A lock is taken in the end function to make sure that the end pointer is not being updated by multiple threads simultaneously. The overloaded operator ++ also takes a lock. This operator is responsible for moving a pointer to the next tuple in a block or, if at the end of a block, the next block.

In the scan function there is a pointer defined as start_pos, which points to an attribute in the block. There is a while loop that supports the start_pos pointer in moving through each of the tuple attributes in the blocks. In this while loop predicate, the end function is being called to determine that the start_pos pointer is still in scope. In the while loop before the next loop is run, the ++ operator is called on the start_pos pointer to move it to the next tuple. This means that locks are taken twice in every while loop iteration. In addition, since both of these locks are being updated at the tuple-level, not the block-level, they are being acquired more often than is necessary.


The Challenge

The primary challenge involved with this project is being able to implement/improve parallelism while ensuring that the end-to-end functionality of the entire system is untouched. There is a current implementation of the insert function that has good multi-threaded performance. Changing the implementation of the scan function may require us to change the implementation of the insert function. In this situation, we want to ensure that the insert function’s correctness and performance is upheld while improving the scan function’s performance.

As described earlier, terrier is a database under active development by multiple researchers at the DB lab at CMU. The entire codebase is large, however, we will only be dealing with a small subset of the codebase. This scenario is very similar to what we would encounter in the industry, where we would be building a small part of the system and, yet, we would want to be able to apply concepts from this class to it. As a result, our top priority is not just improving performance, but also ensuring that we maintain end-to-end correctness and/or don’t break other parts of the system.

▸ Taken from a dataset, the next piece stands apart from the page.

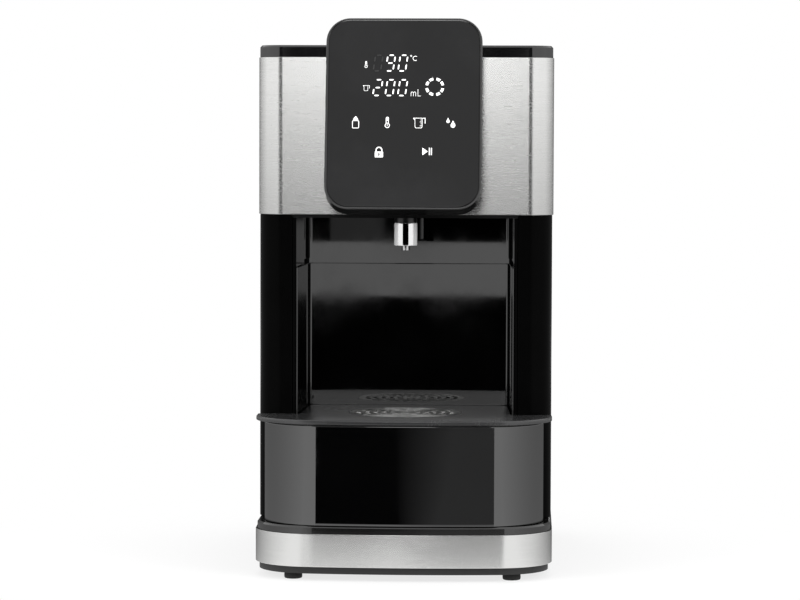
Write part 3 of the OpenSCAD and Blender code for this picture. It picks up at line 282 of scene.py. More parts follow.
def make_piece(name, shape, material, body="housing", replaces=()):
    """Puts vertices and faces into a mesh, welds doubles, shades it and hangs it on its body."""
    verts, faces = shape
    mesh = bpy.data.meshes.new(name)
    mesh.from_pydata(np.asarray(verts).tolist(), [], faces)
    work = bmesh.new()
    work.from_mesh(mesh)
    bmesh.ops.remove_doubles(work, verts=work.verts, dist=1e-6)
    work.to_mesh(mesh)
    work.free()
    mesh.shade_smooth()
    mesh.set_sharp_from_angle(angle=SHARP)
    mesh.materials.append(material)
    piece = bpy.data.objects.new(name, mesh)
    bpy.context.scene.collection.objects.link(piece)
    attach(piece, body)
    if replaces:
        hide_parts(*replaces)
    return piece


def dress(finish, name, rgb, roughness, nodes, **more):
    """Makes a material and gives it to the CAD nodes that are named in a string."""
    material = finish(name, rgb, roughness, **more)
    for node in nodes.split():
        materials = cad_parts[node].data.materials
        materials.clear()
        materials.append(material)


def feed(tree, value, socket):
    """Links a socket to an input, or sets a fixed value on it."""
    if isinstance(value, bpy.types.NodeSocket):
        tree.links.new(value, socket)
    else:
        socket.default_value = value


def add_node(tree, kind, values=(), **settings):
    """Shader node with its settings, then the values of its inputs by label or index."""
    node = tree.nodes.new(f"ShaderNode{kind}")
    for setting, value in settings.items():
        setattr(node, setting, value)
    for key, value in dict(values).items():
        feed(tree, value, node.inputs[key])
    return node


def noise(tree, vector, scale, detail=3.0, roughness=0.55):
    """Noise texture fed by a vector socket; scale is a number or a socket."""
    return add_node(tree, "TexNoise", {"Vector": vector, "Scale": scale, "Detail": detail,
                                       "Roughness": roughness}).outputs[0]


def stretched(tree, vector, scale):
    """The vector multiplied by a fixed scale along each axis."""
    return add_node(tree, "Mapping", {"Vector": vector, "Scale": scale}).outputs[0]


def remap(tree, value, low_in, high_in, low_out=0.0, high_out=1.0):
    """Value carried from one range to another and clamped."""
    return add_node(tree, "MapRange", {"Value": value, "From Min": low_in, "From Max": high_in,
                                       "To Min": low_out, "To Max": high_out}).outputs[0]


def calculate(tree, operation, *values):
    """Result of a math node over sockets and numbers."""
    return add_node(tree, "Math", enumerate(values), operation=operation).outputs[0]


def position(tree, place):
    """Outputs X, Y and Z of a place."""
    return add_node(tree, "SeparateXYZ", {0: place}).outputs


def shade_between(tree, first, second, factor):
    """Colour mixed from two fixed colours by a factor socket."""
    return add_node(tree, "Mix", {"A": (*first, 1), "B": (*second, 1), "Factor": factor},
                    data_type="RGBA").outputs["Result"]


def bump(tree, shader, height, distance, strength):
    """Bump of a height socket, in metres, into the shader's normal."""
    node = add_node(tree, "Bump", {"Height": height, "Distance": distance, "Strength": strength})
    feed(tree, node.outputs[0], shader.inputs["Normal"])


def new_group(name, outputs, **numbers):
    """Empty node group that takes a vector and named numbers: returns it, what it is given and what it gives."""
    group = bpy.data.node_groups.new(name, "ShaderNodeTree")
    add = group.interface.new_socket
    add("Vector", in_out="INPUT", socket_type="NodeSocketVector")
    for label, value in numbers.items():
        add(label, in_out="INPUT", socket_type="NodeSocketFloat").default_value = value
    for label in outputs:
        add(label, in_out="OUTPUT", socket_type="NodeSocketFloat")
    return group, group.nodes.new("NodeGroupInput").outputs, group.nodes.new("NodeGroupOutput").inputs


def moulded_grain():
    """Moulded plastic: fine erosion texture as a height, and slow clouds as a tone."""
    group, given, gives = new_group("moulded_grain", ("Height", "Tone"), Scale=2600.0)
    feed(group, noise(group, given["Vector"], given["Scale"], 4.0, 0.7), gives["Height"])
    feed(group, remap(group, noise(group, given["Vector"], 24.0, 3.0, 0.6), 0.3, 0.7), gives["Tone"])
    return group


def brushing():
    """Brushed sheet: streaks drawn out along the sheet and thin across it, in three lengths."""
    group, given, gives = new_group("brushing", ("Height", "Tone"))
    long_marks, short_marks, waves = (
        noise(group, stretched(group, given["Vector"], scale), 1.0, detail, rough)
        for scale, detail, rough in (((9, 9, 4200), 2.0, 0.6), ((70, 70, 6000), 3.0, 0.7), ((60, 60, 900), 4.0, 0.7)))
    feed(group, calculate(group, "ADD", long_marks, short_marks), gives["Height"])
    feed(group, remap(group, waves, 0.3, 0.7), gives["Tone"])
    return group


def smudges():
    """Handling marks: soft patches with finer specks inside, for roughness."""
    group, given, gives = new_group("smudges", ("Mask",))
    patches = remap(group, noise(group, given["Vector"], 16.0, 4.0, 0.62), 0.46, 0.7)
    specks = remap(group, noise(group, given["Vector"], 900.0, 3.0, 0.7), 0.35, 0.7, 0.5, 1.0)
    feed(group, calculate(group, "MULTIPLY", patches, specks), gives["Mask"])
    return group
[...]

Our primary task involves improving the efficiency of parallel scans (read/writes) in the database. The current implementation involves a high synchronization cost which would drastically affect the parallelization potential. There is also a potential for a large amount of false sharing since we’re concurrently trying to access the same entries in the database.


Resources

We will be contributing to the terrier database: https://github.com/cmu-db/terrier. The current implementation of sequential scan and insert are defined in /src/storage/data_table.cpp as functions Scan and Insert. Unit tests are defined in /test/data_table_test.cpp and /test/data_table_concurrent_test.cpp. Benchmark tests are defined in /benchmark/storage/data_table_benchmark.cpp. We will be developing on our personal computers and running the benchmarks on the Gates Cluster machines. As of this time, we have not identified any books or papers to use as a reference.

Goals & Deliverables

  • The abstract, high-level goal is that we hope to achieve an improvement in performance such that sequential scan and insert will not be a bottleneck for the system.
  • We plan to produce a baseline performance (i.e, the current performance of the system) and plan to plot the performances we obtain from our different approaches in the form of a speedup graph. We plan to produce a considerable speedup from the current implementation.
  • We plan to find ways to get around the high synchronization overhead that is currently in place; we hope that our lock free implementations will be successful (i.e ensure correctness) and will significantly improve the performance of the system. We also hope to see far fewer cache line evictions.
  • We plan to measure the impact of our updated methods on other parts of the system and hope to identify other (potential) inefficiencies in the system. We also plan to conduct a higher-level analysis to evaluate where the speedup we obtain is coming from.

Platform Choice

Since we are contributing to an existing, ongoing project, we are using the hardware (multi-core CPU) and programming language (C++) used by the project.

Schedule

  • Week of October 28th: Set up development environment and run unit tests on current code to ensure functioning of compilation and execution on personal computers. Investigate properties of std::list iterator to see what guarantees are provided. Remove all locks in the scan function to see if unit tests pass. This would mean that correctness holds in the current implementation without locking, which would be an indicator that achieving improved parallel performance may not be as difficult as anticipated. Implement the locking method that most closely matches the current solution but reduces the number of locks acquired. This involves moving the location of the iterator lock.
  • Week of November 4th: Implement the locking method that should not require modifying the insert function: storing a static copy of the table to minimize read and write conflicts from separate threads. Develop benchmark tests. Research/brainstorm design of lock-free implementation. If the lock-free implementation design impacts the insert function, discuss how this will be addressed.
  • Week of November 11th: Run benchmark tests with current locking implementations. Perform analysis of cache usage, time spent stalling waiting for locks, scalability, and speedup. This may lead to additional ideas of how to improve performance, which can be discussed in the checkpoint report and added to the schedule. Write the checkpoint report and submit it before November 18th.
  • Week of November 18th: 3-day break taken here to support team members in doing their best on the 15-618 Exam on November 20th. Implement the lock-free design, run benchmark tests, and perform analysis of results. Research/identify concurrent data structure that should be used (preliminary ideas are TBB, Boost, and Folly), analyzing the potential impact on the insert function. Research/brainstorm ways to lessen or resolve that impact.
  • Week of December 2nd: Finish implementing the scan function modifications. Run benchmark tests, and perform analysis of results. Design visuals including graphic representations of each solution and graphs that demonstrate the performance metrics and analysis. Combine previous performance analysis, reflecting on what was learned along the way. Write the final report and submit it before December 9th. Design the eight 8.5x11’’ pages that will be used at the poster session.
  • Week of December 9th: practice presenting the project and test to make sure any in-person demos of code are working. Present at the Poster Session in GHC 6115 on December 10th from 1:00 - 4:00 pm.